Anderson polymer in a fractional Brownian environment: asymptotic behavior of the partition function

We consider the Anderson polymer partition function $$ u(t):=\mathbb{E}^X\Bigl[e^{\int_0^t \mathrm{d}B^{X(s)}_s}\Bigr]\,, $$ where $\{B^{x}_t\,;\, t\geq0\}_{x\in\mathbb{Z}^d}$ is a family of independent fractional Brownian motions all with Hurst parameter $H\in(0,1)$, and $\{X(t)\}_{t\in \mathbb{R}^{\geq 0}}$ is a continuous-time simple symmetric random walk on $\mathbb{Z}^d$ with jump rate $\kappa$ and started from the origin. $\mathbb{E}^X$ is the expectation with respect to this random walk. We prove that when $H\leq 1/2$, the function $u(t)$ almost surely grows asymptotically like $e^{l t}$, where $l>0$ is a deterministic number.
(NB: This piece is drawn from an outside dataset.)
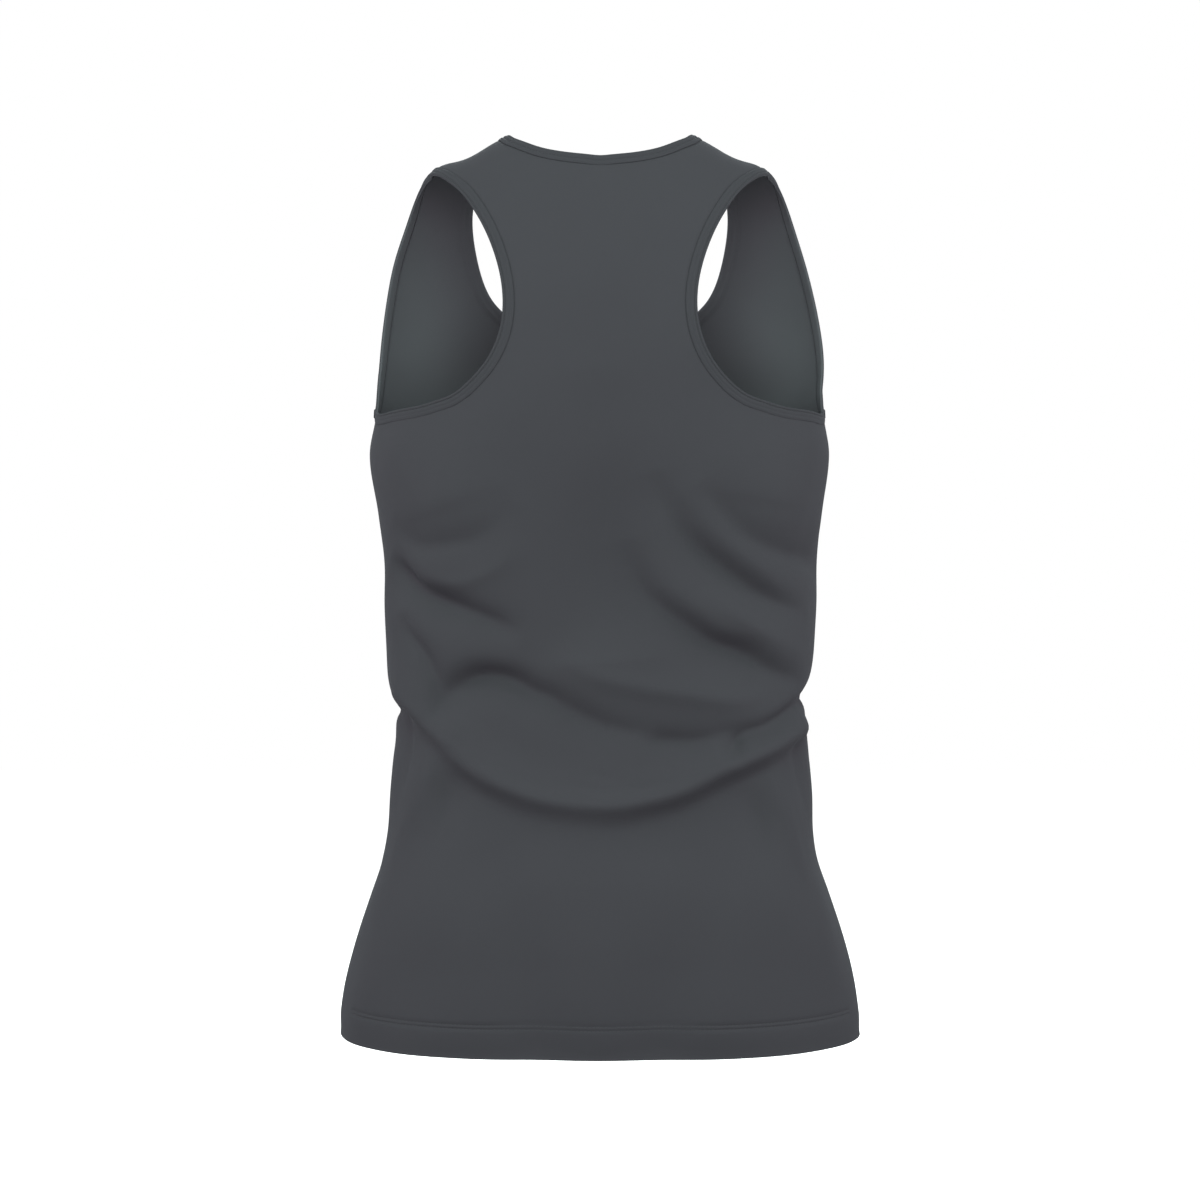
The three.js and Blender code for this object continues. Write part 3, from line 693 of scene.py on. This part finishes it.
def panel(name, is_front, columns, face, reverse):
    """One panel: both halves share the points of the centre line below the neck."""
    turn, climb = half_panel(is_front, columns)
    rows, wide = turn.shape
    body = len(body_heights(UNDERARM_Z))
    last_centre = body - 1 if is_front else body - 1 + BACK_CENTRE_ROWS
    points, normals, uv, quads = [], [], [], []
    left_grid = np.arange(rows * wide).reshape(rows, wide)
    right_grid = left_grid + rows * wide
    right_grid[:last_centre + 1, 0] = left_grid[:last_centre + 1, 0]
    for side, grid in ((1, left_grid), (-1, right_grid)):
        around = side * (math.pi - turn if is_front else turn)
        cloth, normal = cloth_at(around, climb)
        inward = seam_shape(cloth, last_centre, body - 1) + hem_shape(around, cloth) + waves(around, cloth)
        cloth = cloth - normal * inward[..., None]
        on_seam = (math.pi / 2 - turn < 1e-6) | (climb < 1e-6)
        cloth[..., 1] += np.where(on_seam, SEAM_OVERLAP if is_front else -SEAM_OVERLAP, 0.0)
        across = cloth_across(turn, climb) * side
        points.append(cloth.reshape(-1, 3))
        normals.append(normal.reshape(-1, 3))
        uv.append(np.stack([across, -climb], axis=-1).reshape(-1, 2))
        turned = side * (1 if is_front else -1) < 0
        for r in range(rows - 1):
            for c in range(wide - 1):
                quad = (grid[r, c], grid[r, c + 1], grid[r + 1, c + 1], grid[r + 1, c])
                quads.append(tuple(int(i) for i in (reversed(quad) if turned else quad)))
    points = np.vstack(points)
    normals = np.vstack(normals)
    uv = np.vstack(uv)
    keep = np.ones(len(points), bool)
    keep[rows * wide:][: (last_centre + 1) * wide:wide] = False
    place = np.cumsum(keep) - 1
    quads = [tuple(int(place[i]) for i in q) for q in quads]
    points, normals, uv = points[keep], normals[keep], uv[keep]
    layers = np.where(points[:, 2] < HEM_Z + HEM_DEPTH, HEM_LAYERS, 1.0)
    points, faces = closed_wall(points, normals, CLOTH * layers, quads)
    piece = mesh_object(name, points, faces, np.vstack([uv, uv]), face)
    piece.data.materials.append(reverse)
    for polygon in piece.data.polygons[len(quads):2 * len(quads)]:
        polygon.material_index = 1
    sharpen(piece, 50)
    return piece


# Binding sections: distance out from the cut line and height over the cloth's outer face, in
# order from the outer lip over the rim to the inner lip, then the pocket that holds the cloth's edge.
NECK_BINDING = (
    (-0.7, 0.06), (-0.5, 0.30), (0.0, 0.42), (0.7, 0.66), (1.7, 0.80), (2.5, 0.62), (2.9, 0.34),
    (3.3, 0.62), (4.3, 0.98), (5.2, 0.92), (5.7, 0.66), (6.2, 0.84), (6.8, 0.74), (7.3, 0.34),
    (7.5, -0.30), (7.4, -0.95), (6.9, -1.45), (6.0, -1.62), (4.0, -1.66), (2.9, -1.42),
    (1.6, -1.66), (0.0, -1.50), (-0.7, -1.08), (0.12, -1.08), (0.12, 0.06),
)
ARM_BINDING = (
    (-0.7, 0.06), (-0.5, 0.28), (0.0, 0.40), (0.8, 0.62), (1.6, 0.66), (2.1, 0.48), (2.6, 0.68),
    (3.6, 0.82), (4.5, 0.66), (5.0, 0.30), (5.4, 0.66), (6.0, 0.92), (6.6, 0.72), (6.95, 0.20),
    (7.0, -0.40), (6.8, -1.05), (6.2, -1.46), (5.0, -1.42), (3.6, -1.54), (1.8, -1.42),
    (0.6, -1.26), (-0.7, -1.08), (0.12, -1.08), (0.12, 0.06),
)
BINDING_WIDE = 7.0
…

More precisely, we show that as $t$ approaches $+\infty$, the expression $\{\frac{1}{t}\log u(t)\}_{t\in \mathbb{R}^{>0}}$ converges both almost surely and in the $\mathcal{L}^1$ sense to some deterministic number $l>0$. For $H>1/2$, we first show that $\lim_{t\rightarrow \infty} \frac{1}{t}\log u(t)$ exists both almost surely and in the $\mathcal{L}^1$ sense, and equals a strictly positive deterministic number (possibly $+\infty$); hence almost surely $u(t)$ grows asymptotically at least like $e^{a t}$ for some deterministic constant $a>0$. On the other hand, we also show that almost surely and in the $\mathcal{L}^1$ sense, $\limsup_{t\rightarrow \infty} \frac{1}{t\sqrt{\log t}}\log u(t)$ is a deterministic finite real number (possibly zero), hence proving that almost surely $u(t)$ grows asymptotically at most like $e^{b t\sqrt{\log t}}$ for some deterministic positive constant $b$. Finally, for $H>1/2$ when $\mathbb{Z}^d$ is replaced by a circle endowed with a H\"older continuous covariance function, we show that $\limsup_{t\rightarrow \infty} \frac{1}{t}\log u(t)$ is a finite deterministic positive number, hence proving that almost surely $u(t)$ grows asymptotically at most like $e^{c t}$ for some deterministic positive constant $c$.